**Work to complete**
Give back an exact copy of the lines from the start of the material through the line bearing "of the cover's". Include both ends and nothing else.

##### Material

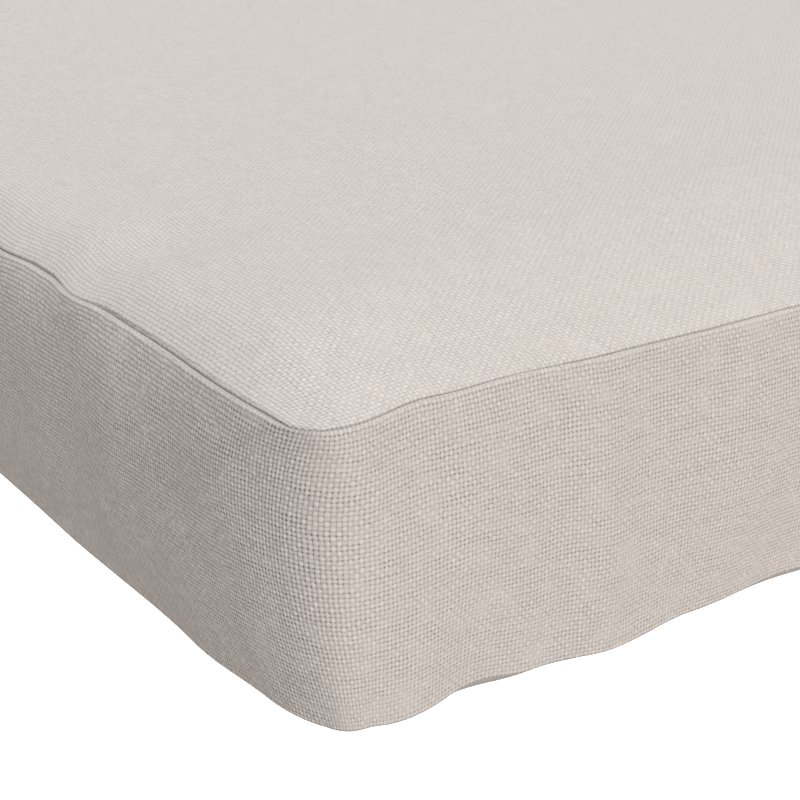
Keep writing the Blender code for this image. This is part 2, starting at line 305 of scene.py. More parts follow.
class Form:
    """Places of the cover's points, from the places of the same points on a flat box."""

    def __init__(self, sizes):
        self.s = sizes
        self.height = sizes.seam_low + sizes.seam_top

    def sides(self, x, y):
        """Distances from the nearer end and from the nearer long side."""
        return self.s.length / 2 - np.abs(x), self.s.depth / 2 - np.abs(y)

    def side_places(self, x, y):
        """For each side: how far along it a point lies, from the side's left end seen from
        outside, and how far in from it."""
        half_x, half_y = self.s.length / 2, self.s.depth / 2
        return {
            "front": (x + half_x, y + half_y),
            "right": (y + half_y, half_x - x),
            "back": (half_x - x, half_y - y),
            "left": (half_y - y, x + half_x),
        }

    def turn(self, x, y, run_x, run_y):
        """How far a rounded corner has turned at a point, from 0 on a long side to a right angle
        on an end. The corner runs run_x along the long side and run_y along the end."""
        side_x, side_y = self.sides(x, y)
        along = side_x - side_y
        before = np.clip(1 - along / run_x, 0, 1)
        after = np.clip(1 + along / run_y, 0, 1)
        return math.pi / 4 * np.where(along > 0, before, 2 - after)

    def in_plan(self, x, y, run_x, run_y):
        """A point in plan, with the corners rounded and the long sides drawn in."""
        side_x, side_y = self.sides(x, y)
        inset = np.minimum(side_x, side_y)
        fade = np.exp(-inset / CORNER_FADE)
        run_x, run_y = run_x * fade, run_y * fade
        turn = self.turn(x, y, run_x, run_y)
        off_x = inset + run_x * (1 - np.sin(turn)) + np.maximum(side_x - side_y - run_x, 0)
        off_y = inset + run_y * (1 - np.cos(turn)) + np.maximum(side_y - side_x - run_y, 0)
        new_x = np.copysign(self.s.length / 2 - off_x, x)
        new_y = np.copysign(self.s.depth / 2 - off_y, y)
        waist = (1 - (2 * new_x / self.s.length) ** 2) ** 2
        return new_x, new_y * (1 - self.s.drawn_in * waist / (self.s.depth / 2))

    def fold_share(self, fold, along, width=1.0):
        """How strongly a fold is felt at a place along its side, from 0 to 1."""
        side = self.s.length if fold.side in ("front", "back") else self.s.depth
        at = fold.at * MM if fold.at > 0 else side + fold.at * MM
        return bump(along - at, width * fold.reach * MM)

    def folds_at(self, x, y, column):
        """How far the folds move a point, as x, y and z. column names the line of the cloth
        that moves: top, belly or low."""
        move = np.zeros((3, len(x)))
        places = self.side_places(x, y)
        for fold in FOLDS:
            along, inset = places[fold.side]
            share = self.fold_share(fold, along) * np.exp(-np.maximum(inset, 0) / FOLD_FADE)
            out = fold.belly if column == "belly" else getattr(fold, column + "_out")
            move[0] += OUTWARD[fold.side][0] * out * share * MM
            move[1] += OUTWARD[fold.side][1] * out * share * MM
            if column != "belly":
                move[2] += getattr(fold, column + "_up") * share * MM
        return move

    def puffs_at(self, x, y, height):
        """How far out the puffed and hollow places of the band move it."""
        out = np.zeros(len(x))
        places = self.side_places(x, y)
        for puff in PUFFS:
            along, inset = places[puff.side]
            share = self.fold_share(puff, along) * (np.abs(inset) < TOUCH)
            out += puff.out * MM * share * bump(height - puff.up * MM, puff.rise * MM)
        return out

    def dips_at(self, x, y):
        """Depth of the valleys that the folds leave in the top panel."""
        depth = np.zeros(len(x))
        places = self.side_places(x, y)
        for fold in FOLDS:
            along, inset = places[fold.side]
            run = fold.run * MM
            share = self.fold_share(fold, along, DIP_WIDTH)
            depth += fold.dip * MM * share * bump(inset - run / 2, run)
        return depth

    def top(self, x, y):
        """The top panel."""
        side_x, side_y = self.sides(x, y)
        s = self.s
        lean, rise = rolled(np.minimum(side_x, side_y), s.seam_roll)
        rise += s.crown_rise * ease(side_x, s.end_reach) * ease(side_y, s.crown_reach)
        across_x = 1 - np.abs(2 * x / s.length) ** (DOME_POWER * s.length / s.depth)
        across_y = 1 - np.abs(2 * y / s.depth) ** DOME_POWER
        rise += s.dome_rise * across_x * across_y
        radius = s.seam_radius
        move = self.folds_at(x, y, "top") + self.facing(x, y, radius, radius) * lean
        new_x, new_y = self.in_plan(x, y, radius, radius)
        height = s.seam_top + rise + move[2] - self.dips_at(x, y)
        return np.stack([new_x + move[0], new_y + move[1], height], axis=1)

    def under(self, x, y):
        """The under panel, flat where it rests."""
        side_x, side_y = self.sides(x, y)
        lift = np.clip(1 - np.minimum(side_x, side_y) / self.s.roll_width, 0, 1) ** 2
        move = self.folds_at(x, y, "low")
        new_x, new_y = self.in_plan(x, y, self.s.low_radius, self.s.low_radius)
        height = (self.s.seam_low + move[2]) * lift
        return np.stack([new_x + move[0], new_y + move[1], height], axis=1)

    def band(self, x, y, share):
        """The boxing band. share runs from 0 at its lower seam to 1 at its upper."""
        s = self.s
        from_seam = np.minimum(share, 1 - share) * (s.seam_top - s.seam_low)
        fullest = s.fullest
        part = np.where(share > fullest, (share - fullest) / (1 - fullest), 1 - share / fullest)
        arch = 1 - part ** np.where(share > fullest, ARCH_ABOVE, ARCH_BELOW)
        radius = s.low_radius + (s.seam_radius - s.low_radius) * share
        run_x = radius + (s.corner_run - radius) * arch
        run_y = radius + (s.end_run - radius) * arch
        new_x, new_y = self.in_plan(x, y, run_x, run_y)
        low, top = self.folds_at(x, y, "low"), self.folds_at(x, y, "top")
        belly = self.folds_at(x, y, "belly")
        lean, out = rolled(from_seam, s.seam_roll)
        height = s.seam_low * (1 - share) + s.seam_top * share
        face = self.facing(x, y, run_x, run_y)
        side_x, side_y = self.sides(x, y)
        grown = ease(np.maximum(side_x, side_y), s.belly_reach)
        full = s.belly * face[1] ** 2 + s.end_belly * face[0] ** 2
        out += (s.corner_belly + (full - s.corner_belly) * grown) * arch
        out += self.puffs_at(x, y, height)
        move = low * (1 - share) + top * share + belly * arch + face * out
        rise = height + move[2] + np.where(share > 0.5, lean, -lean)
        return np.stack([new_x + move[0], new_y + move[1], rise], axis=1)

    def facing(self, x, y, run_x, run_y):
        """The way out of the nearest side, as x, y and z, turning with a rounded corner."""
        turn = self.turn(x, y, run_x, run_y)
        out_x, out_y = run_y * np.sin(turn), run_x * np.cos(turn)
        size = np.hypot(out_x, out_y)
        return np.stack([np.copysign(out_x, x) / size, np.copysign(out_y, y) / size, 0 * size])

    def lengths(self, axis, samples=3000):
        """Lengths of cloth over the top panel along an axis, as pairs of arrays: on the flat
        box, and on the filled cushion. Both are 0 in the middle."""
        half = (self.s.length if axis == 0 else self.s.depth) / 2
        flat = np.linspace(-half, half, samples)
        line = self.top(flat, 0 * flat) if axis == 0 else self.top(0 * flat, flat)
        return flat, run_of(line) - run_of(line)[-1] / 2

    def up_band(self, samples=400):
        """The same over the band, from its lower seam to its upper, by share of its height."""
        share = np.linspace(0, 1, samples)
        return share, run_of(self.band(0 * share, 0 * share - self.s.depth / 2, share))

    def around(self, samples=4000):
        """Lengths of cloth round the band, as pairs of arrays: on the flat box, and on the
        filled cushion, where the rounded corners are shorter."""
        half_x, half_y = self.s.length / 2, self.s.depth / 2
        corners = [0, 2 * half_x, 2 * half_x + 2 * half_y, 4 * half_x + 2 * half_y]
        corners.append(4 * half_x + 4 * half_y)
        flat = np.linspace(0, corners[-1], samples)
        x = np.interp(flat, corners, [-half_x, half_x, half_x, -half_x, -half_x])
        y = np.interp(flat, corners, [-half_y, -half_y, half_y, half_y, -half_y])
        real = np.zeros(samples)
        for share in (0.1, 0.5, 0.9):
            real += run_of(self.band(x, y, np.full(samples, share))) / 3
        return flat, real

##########

**Reply**
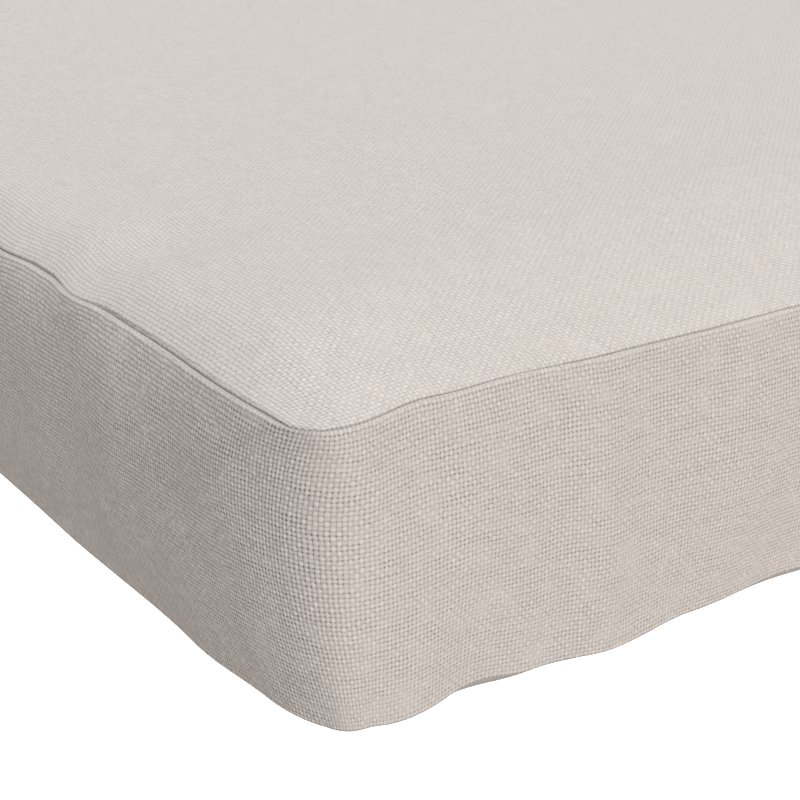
Keep writing the Blender code for this image. This is part 2, starting at line 305 of scene.py. More parts follow.
class Form:
    """Places of the cover's points, from the places of the same points on a flat box."""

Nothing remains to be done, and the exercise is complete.